[Dataset extract]

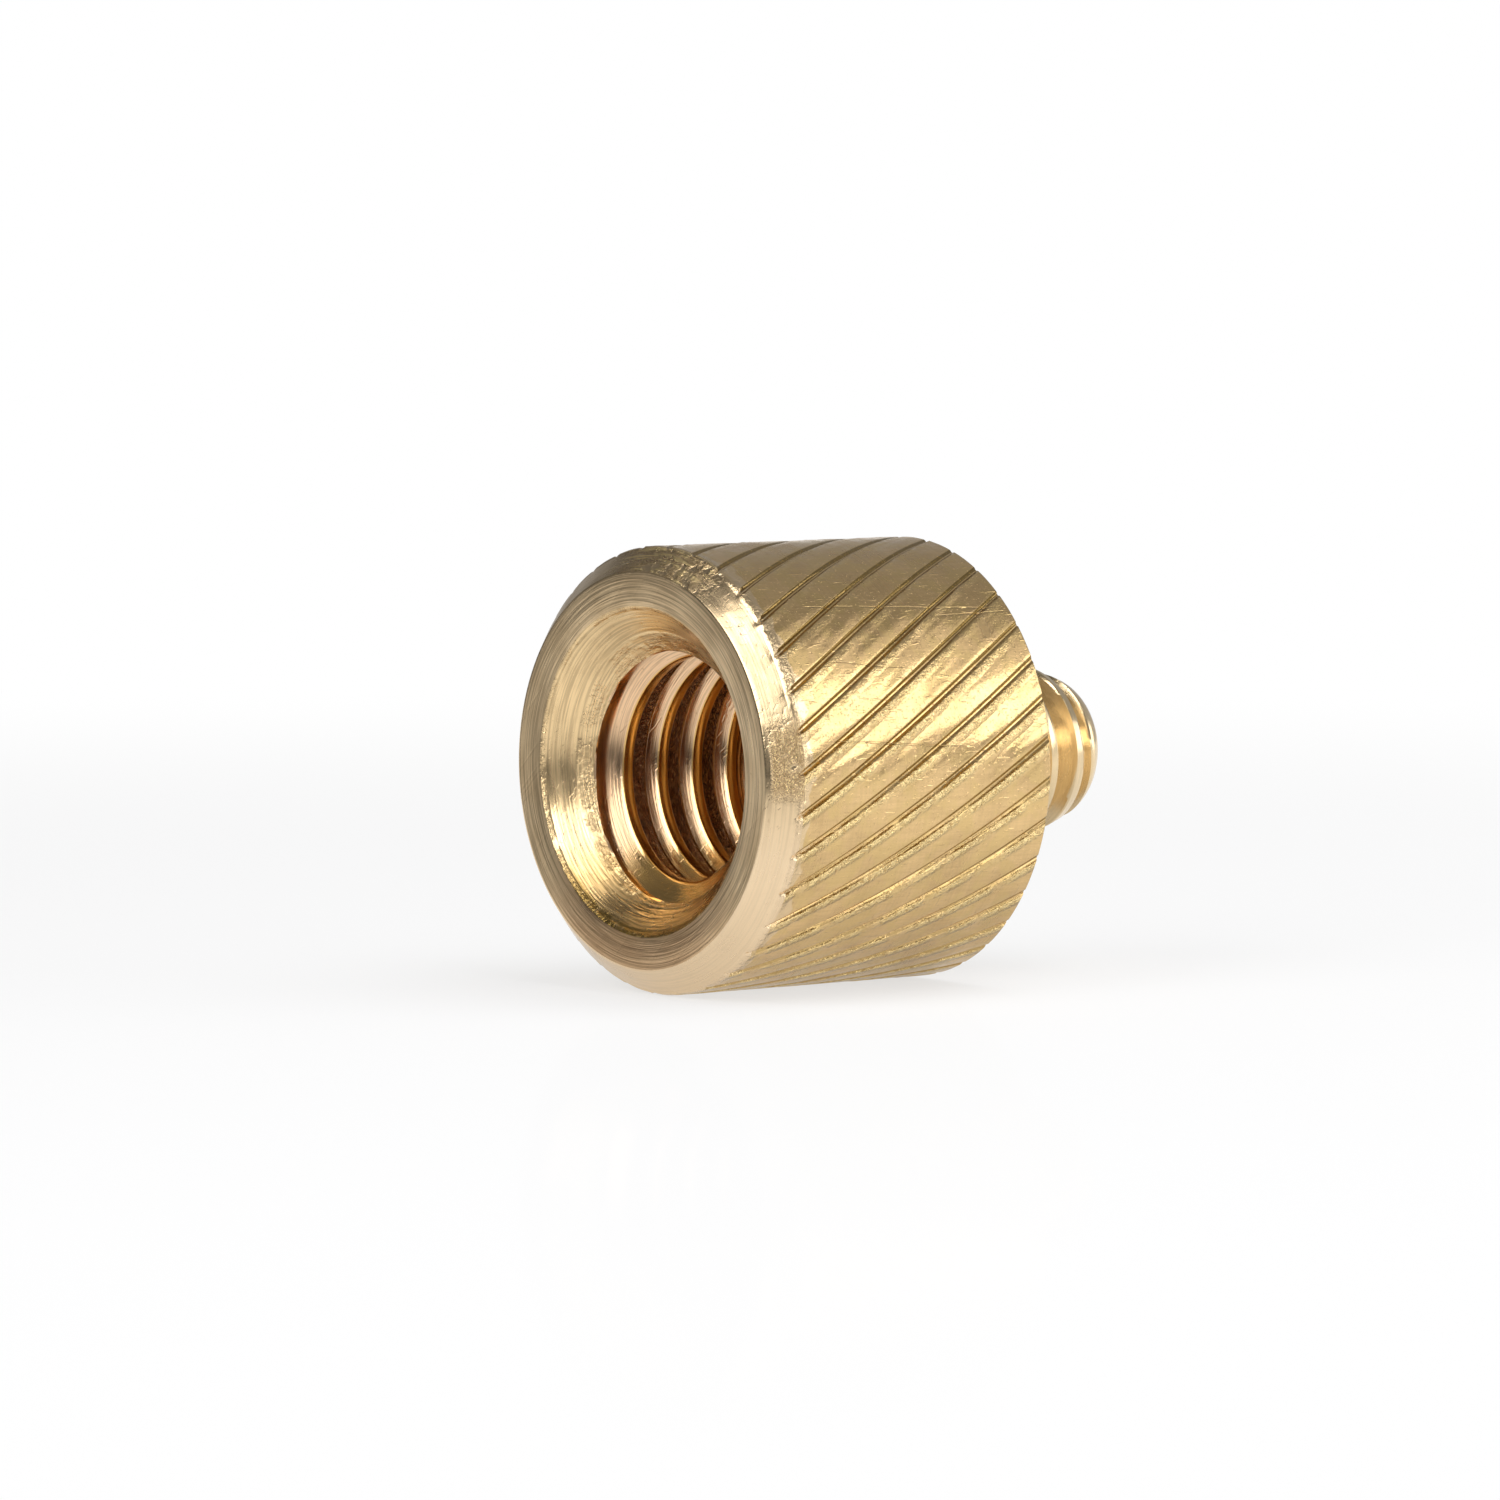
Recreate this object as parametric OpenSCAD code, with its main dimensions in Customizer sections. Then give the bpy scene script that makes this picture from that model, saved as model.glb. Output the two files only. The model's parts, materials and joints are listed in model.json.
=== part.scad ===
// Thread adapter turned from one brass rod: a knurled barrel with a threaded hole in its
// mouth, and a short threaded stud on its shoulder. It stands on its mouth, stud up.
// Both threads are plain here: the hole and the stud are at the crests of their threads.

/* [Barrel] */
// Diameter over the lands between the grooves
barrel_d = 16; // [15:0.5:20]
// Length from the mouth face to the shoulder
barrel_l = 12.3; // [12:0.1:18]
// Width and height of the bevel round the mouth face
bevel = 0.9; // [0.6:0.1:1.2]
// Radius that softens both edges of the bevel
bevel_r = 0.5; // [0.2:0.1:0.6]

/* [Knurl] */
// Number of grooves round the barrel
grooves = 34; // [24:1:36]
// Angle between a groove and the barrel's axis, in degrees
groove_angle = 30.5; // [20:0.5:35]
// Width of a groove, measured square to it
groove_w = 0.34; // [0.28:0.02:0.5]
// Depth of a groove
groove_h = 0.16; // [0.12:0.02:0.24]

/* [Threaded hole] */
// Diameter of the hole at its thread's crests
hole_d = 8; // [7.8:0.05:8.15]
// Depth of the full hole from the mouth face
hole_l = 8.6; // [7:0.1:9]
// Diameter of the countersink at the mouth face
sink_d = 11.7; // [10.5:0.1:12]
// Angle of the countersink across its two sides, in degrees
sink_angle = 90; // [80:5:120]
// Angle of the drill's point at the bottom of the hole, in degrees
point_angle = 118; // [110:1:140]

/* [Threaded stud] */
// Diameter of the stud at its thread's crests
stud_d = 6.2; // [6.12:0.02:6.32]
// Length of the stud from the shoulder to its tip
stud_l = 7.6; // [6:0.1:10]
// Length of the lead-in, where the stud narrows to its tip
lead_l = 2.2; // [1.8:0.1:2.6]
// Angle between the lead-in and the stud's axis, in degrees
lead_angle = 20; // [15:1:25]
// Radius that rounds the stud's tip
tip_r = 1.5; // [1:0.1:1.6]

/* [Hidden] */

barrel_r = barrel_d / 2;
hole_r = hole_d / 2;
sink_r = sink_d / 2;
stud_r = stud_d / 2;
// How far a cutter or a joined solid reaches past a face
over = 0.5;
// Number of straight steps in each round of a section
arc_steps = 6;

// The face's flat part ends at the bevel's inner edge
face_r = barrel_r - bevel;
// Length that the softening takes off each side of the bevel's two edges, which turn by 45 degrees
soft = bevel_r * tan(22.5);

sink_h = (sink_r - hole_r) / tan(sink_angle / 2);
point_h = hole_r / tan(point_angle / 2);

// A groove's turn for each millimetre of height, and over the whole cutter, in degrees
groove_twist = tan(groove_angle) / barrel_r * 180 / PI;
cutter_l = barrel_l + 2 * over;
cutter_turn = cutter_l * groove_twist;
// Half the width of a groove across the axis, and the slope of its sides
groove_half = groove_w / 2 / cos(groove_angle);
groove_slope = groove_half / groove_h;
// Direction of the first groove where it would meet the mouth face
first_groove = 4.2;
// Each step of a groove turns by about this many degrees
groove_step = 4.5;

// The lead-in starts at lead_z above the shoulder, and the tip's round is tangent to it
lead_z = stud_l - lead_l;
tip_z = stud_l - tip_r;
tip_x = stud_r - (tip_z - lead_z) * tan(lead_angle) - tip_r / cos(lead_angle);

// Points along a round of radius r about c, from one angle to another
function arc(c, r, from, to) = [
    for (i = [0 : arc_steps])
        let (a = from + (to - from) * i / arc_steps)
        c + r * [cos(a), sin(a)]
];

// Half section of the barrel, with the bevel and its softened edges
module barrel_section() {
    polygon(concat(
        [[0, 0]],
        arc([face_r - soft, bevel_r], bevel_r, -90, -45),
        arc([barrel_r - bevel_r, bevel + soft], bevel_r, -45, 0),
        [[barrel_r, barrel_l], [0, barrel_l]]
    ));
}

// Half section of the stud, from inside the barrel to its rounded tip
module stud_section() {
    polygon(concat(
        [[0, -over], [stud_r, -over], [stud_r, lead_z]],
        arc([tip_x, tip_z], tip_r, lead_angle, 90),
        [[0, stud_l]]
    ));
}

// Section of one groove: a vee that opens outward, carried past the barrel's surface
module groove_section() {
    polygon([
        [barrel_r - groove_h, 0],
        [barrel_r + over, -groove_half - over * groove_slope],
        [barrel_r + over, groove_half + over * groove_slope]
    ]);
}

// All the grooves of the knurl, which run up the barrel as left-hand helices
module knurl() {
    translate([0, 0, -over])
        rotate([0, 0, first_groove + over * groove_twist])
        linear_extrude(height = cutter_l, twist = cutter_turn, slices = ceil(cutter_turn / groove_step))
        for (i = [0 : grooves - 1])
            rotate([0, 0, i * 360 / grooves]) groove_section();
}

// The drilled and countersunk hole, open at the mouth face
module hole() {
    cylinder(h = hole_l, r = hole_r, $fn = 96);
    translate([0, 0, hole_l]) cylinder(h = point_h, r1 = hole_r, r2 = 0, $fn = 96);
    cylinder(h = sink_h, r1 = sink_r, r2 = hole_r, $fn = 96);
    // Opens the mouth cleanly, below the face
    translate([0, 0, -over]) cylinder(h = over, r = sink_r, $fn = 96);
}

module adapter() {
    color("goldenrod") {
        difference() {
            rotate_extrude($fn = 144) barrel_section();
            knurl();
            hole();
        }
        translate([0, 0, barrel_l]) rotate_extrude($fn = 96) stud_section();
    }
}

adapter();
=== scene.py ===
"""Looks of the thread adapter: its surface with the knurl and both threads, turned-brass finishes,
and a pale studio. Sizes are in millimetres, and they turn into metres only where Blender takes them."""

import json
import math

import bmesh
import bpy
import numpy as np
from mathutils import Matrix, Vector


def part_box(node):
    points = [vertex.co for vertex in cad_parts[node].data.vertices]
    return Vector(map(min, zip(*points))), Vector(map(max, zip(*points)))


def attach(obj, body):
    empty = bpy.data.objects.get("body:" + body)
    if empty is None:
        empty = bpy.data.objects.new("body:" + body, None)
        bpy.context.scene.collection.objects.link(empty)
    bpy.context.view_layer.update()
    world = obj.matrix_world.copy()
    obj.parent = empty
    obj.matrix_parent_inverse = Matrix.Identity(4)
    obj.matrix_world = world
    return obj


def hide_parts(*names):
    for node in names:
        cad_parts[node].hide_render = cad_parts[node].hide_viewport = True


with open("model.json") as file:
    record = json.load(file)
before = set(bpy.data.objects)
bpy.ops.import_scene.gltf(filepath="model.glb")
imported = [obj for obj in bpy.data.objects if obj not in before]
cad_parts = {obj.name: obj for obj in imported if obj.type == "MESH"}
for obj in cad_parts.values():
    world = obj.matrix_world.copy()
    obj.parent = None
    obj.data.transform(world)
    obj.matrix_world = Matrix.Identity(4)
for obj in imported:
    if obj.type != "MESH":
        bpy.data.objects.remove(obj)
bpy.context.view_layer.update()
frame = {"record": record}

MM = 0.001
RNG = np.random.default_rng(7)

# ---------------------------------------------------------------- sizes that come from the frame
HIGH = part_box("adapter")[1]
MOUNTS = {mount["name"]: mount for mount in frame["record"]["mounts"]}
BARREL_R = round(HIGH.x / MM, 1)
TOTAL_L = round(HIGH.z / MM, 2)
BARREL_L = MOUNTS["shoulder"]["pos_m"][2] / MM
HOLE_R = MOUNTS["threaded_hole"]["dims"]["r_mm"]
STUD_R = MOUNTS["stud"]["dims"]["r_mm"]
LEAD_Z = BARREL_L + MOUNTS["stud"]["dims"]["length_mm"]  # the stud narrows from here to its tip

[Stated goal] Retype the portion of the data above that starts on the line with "open at the mouth face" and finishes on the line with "if empty is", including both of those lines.

[Response to this exercise]
// The drilled and countersunk hole, open at the mouth face
module hole() {
    cylinder(h = hole_l, r = hole_r, $fn = 96);
    translate([0, 0, hole_l]) cylinder(h = point_h, r1 = hole_r, r2 = 0, $fn = 96);
    cylinder(h = sink_h, r1 = sink_r, r2 = hole_r, $fn = 96);
    // Opens the mouth cleanly, below the face
    translate([0, 0, -over]) cylinder(h = over, r = sink_r, $fn = 96);
}

module adapter() {
    color("goldenrod") {
        difference() {
            rotate_extrude($fn = 144) barrel_section();
            knurl();
            hole();
        }
        translate([0, 0, barrel_l]) rotate_extrude($fn = 96) stud_section();
    }
}

adapter();
=== scene.py ===
"""Looks of the thread adapter: its surface with the knurl and both threads, turned-brass finishes,
and a pale studio. Sizes are in millimetres, and they turn into metres only where Blender takes them."""

import json
import math

import bmesh
import bpy
import numpy as np
from mathutils import Matrix, Vector


def part_box(node):
    points = [vertex.co for vertex in cad_parts[node].data.vertices]
    return Vector(map(min, zip(*points))), Vector(map(max, zip(*points)))


def attach(obj, body):
    empty = bpy.data.objects.get("body:" + body)
    if empty is None:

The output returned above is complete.